- _WHAT YOU WILL DO_
Only the lines from the line that has "nut is tightened" through the line that has "in imported if" should be reproduced, exactly and with both ends kept.

- _SUPPLIED MATERIAL_
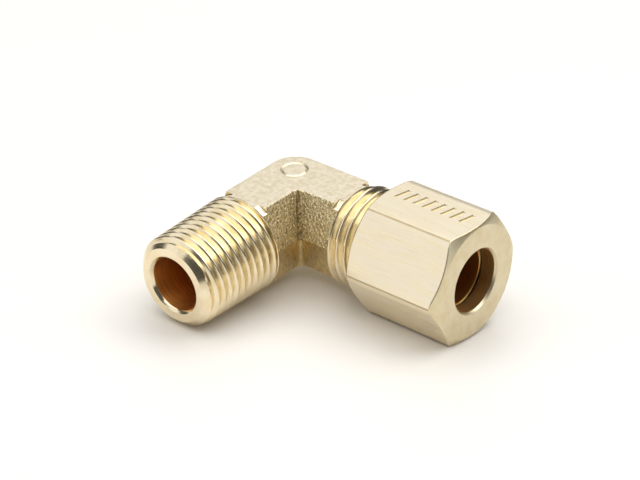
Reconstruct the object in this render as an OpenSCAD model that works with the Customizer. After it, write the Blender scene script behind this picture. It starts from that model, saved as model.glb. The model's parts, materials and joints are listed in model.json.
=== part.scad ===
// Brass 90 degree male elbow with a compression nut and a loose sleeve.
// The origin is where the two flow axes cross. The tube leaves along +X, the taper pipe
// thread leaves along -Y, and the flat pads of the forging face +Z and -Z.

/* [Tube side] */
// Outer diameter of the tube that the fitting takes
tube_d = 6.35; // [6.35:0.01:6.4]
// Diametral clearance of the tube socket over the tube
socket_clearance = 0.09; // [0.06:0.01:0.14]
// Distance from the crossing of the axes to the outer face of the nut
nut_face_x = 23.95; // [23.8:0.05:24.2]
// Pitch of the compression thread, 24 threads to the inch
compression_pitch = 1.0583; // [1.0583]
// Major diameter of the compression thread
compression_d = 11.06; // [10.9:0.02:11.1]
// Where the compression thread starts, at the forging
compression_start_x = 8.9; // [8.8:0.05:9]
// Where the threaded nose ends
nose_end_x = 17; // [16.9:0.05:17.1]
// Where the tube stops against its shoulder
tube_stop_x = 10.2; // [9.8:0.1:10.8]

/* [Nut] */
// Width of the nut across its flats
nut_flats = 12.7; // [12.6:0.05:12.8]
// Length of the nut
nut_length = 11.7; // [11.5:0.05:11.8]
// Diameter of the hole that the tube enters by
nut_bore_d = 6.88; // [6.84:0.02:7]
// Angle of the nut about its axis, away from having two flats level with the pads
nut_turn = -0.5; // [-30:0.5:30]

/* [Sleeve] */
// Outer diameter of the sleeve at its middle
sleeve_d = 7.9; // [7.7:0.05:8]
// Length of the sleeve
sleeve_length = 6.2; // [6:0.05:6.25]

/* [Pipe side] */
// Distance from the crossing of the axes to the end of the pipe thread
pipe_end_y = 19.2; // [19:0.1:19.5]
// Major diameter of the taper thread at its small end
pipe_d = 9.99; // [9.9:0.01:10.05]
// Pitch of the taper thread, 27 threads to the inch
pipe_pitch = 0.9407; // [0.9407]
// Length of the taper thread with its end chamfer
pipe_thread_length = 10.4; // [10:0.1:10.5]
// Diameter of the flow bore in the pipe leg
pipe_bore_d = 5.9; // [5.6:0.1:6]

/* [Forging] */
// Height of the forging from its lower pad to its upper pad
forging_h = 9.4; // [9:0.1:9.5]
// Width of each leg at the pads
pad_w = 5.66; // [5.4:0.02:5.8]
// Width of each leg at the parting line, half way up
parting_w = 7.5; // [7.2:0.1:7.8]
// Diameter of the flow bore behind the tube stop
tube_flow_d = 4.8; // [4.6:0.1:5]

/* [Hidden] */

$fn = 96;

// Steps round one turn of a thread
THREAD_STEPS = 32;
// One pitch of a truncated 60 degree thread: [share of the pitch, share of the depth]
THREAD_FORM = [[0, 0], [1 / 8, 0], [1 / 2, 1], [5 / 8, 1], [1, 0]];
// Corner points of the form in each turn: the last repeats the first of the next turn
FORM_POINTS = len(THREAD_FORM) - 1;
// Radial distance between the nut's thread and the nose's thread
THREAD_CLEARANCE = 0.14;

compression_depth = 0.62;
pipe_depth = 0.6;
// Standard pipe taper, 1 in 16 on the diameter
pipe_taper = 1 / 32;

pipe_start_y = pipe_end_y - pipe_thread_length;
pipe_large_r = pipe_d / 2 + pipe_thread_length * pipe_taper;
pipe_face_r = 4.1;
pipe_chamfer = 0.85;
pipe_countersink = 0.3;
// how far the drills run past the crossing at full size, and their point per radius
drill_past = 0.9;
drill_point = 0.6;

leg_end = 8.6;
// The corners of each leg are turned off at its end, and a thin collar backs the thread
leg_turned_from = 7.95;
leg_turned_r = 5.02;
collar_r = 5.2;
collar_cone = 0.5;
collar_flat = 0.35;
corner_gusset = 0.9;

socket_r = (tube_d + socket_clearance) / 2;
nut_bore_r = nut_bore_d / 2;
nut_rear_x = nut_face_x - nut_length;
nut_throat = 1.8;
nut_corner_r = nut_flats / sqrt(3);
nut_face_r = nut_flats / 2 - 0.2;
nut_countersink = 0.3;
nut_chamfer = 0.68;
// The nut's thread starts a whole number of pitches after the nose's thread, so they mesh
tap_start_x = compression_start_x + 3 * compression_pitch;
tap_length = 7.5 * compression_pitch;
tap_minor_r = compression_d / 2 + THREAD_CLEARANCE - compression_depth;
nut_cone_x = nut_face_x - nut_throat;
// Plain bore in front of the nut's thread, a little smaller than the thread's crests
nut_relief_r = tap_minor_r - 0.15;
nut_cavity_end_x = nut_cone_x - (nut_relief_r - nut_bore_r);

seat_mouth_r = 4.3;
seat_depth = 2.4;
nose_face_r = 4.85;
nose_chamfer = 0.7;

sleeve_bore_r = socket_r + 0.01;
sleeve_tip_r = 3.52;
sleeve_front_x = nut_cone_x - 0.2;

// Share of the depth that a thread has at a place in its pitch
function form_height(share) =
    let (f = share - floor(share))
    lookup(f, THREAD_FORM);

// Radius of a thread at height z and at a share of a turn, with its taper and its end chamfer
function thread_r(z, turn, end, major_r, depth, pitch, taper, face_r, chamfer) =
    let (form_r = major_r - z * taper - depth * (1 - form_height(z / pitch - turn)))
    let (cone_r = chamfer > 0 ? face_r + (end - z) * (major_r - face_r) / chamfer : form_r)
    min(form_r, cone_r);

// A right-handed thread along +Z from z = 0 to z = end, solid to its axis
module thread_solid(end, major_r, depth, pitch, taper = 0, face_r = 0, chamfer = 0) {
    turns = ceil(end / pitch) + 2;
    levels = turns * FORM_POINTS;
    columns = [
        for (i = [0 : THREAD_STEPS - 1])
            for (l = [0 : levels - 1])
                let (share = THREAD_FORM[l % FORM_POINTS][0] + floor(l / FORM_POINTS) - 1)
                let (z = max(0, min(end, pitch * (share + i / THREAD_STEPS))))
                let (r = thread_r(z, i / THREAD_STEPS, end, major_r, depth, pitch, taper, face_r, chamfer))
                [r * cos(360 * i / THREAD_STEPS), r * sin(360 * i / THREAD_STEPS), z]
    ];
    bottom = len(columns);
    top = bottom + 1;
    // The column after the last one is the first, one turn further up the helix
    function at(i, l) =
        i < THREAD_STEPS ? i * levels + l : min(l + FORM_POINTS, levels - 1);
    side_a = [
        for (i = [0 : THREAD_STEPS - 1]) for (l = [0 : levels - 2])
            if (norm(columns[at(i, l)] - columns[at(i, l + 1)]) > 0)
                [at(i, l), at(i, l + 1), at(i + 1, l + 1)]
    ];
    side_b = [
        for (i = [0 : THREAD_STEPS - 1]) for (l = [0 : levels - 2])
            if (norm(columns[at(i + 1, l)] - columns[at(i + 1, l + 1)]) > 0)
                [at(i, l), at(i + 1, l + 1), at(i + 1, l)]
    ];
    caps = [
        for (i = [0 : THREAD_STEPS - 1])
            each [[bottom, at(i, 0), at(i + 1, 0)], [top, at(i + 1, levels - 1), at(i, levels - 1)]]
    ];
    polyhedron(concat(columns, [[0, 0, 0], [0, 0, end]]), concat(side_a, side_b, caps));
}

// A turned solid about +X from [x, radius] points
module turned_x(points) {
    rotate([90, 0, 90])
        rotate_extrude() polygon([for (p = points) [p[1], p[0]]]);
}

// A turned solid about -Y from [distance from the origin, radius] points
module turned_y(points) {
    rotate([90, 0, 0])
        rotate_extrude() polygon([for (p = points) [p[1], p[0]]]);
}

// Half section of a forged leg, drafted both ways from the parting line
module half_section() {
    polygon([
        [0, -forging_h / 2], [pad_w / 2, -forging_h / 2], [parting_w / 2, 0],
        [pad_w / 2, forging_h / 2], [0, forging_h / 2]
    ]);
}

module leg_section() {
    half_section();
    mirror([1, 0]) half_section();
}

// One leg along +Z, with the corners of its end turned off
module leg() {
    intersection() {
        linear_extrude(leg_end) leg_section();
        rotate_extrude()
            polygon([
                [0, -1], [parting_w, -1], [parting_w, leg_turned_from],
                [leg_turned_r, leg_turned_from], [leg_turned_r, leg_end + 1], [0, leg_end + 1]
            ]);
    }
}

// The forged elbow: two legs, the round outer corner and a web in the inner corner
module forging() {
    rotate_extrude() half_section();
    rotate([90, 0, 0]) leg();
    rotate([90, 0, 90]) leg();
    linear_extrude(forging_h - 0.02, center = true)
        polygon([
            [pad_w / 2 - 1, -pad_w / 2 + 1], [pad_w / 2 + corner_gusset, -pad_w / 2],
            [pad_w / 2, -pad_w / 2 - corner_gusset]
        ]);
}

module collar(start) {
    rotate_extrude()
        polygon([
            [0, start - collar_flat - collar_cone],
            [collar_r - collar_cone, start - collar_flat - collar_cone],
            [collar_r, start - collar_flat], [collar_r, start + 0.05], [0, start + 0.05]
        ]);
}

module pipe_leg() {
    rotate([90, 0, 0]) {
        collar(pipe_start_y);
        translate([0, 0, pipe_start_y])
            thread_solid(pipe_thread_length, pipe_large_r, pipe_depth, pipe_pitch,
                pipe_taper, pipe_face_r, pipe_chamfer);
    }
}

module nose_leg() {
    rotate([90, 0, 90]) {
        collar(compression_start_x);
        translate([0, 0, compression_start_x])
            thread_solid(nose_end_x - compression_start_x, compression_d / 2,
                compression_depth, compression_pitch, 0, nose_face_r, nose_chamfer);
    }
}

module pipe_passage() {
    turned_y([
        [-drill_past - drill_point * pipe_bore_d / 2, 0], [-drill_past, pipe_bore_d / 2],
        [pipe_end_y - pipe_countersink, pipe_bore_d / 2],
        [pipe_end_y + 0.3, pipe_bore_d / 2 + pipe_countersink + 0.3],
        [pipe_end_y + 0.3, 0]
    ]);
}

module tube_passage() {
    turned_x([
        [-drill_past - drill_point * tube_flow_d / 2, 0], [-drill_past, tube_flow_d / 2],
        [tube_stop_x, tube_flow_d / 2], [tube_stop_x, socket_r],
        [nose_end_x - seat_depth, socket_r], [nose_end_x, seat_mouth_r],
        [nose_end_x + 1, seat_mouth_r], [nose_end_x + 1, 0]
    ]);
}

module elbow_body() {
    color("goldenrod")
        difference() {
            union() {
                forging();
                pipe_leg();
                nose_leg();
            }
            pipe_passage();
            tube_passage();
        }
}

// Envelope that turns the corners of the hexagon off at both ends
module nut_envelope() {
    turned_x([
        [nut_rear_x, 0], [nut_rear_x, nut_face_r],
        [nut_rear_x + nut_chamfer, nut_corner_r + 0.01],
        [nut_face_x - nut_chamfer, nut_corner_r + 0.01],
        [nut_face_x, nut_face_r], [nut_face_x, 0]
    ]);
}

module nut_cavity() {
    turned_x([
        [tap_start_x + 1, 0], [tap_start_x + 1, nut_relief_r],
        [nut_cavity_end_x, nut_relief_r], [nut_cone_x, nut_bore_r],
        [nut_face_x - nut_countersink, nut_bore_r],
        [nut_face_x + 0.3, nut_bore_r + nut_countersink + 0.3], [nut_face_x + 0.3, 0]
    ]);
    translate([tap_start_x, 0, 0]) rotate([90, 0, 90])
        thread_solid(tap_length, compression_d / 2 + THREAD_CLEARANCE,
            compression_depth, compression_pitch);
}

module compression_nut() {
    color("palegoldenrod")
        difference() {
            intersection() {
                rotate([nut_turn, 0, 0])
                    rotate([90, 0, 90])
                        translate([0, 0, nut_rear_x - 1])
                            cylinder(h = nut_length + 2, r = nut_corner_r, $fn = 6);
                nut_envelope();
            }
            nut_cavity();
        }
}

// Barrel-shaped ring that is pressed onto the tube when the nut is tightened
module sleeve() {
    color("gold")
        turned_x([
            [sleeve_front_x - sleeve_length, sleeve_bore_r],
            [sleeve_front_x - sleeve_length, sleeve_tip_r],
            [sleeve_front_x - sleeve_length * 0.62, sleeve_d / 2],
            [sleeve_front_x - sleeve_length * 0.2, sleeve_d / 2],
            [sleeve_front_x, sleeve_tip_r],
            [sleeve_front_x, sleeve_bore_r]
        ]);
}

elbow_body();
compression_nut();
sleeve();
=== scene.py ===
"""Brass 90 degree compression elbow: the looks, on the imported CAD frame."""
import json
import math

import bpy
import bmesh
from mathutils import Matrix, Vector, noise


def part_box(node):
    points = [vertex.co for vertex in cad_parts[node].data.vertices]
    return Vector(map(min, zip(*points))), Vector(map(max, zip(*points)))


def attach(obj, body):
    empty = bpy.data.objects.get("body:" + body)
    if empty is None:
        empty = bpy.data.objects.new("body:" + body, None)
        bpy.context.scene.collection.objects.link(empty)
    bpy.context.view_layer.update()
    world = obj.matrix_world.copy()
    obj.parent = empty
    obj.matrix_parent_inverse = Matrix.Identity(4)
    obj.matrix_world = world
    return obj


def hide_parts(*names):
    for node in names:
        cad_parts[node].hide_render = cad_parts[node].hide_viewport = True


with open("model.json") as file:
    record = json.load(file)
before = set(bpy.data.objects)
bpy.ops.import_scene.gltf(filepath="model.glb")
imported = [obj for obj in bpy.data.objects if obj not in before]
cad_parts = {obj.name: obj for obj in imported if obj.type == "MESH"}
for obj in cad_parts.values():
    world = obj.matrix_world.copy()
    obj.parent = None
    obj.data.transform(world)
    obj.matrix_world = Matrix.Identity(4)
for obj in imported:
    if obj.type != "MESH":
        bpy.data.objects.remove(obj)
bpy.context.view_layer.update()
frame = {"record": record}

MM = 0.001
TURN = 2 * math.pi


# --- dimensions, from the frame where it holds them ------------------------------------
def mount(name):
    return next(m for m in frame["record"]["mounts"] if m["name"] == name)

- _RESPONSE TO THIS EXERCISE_
// Barrel-shaped ring that is pressed onto the tube when the nut is tightened
module sleeve() {
    color("gold")
        turned_x([
            [sleeve_front_x - sleeve_length, sleeve_bore_r],
            [sleeve_front_x - sleeve_length, sleeve_tip_r],
            [sleeve_front_x - sleeve_length * 0.62, sleeve_d / 2],
            [sleeve_front_x - sleeve_length * 0.2, sleeve_d / 2],
            [sleeve_front_x, sleeve_tip_r],
            [sleeve_front_x, sleeve_bore_r]
        ]);
}

elbow_body();
compression_nut();
sleeve();
=== scene.py ===
"""Brass 90 degree compression elbow: the looks, on the imported CAD frame."""
import json
import math

import bpy
import bmesh
from mathutils import Matrix, Vector, noise


def part_box(node):
    points = [vertex.co for vertex in cad_parts[node].data.vertices]
    return Vector(map(min, zip(*points))), Vector(map(max, zip(*points)))


def attach(obj, body):
    empty = bpy.data.objects.get("body:" + body)
    if empty is None:
        empty = bpy.data.objects.new("body:" + body, None)
        bpy.context.scene.collection.objects.link(empty)
    bpy.context.view_layer.update()
    world = obj.matrix_world.copy()
    obj.parent = empty
    obj.matrix_parent_inverse = Matrix.Identity(4)
    obj.matrix_world = world
    return obj


def hide_parts(*names):
    for node in names:
        cad_parts[node].hide_render = cad_parts[node].hide_viewport = True


with open("model.json") as file:
    record = json.load(file)
before = set(bpy.data.objects)
bpy.ops.import_scene.gltf(filepath="model.glb")
imported = [obj for obj in bpy.data.objects if obj not in before]
cad_parts = {obj.name: obj for obj in imported if obj.type == "MESH"}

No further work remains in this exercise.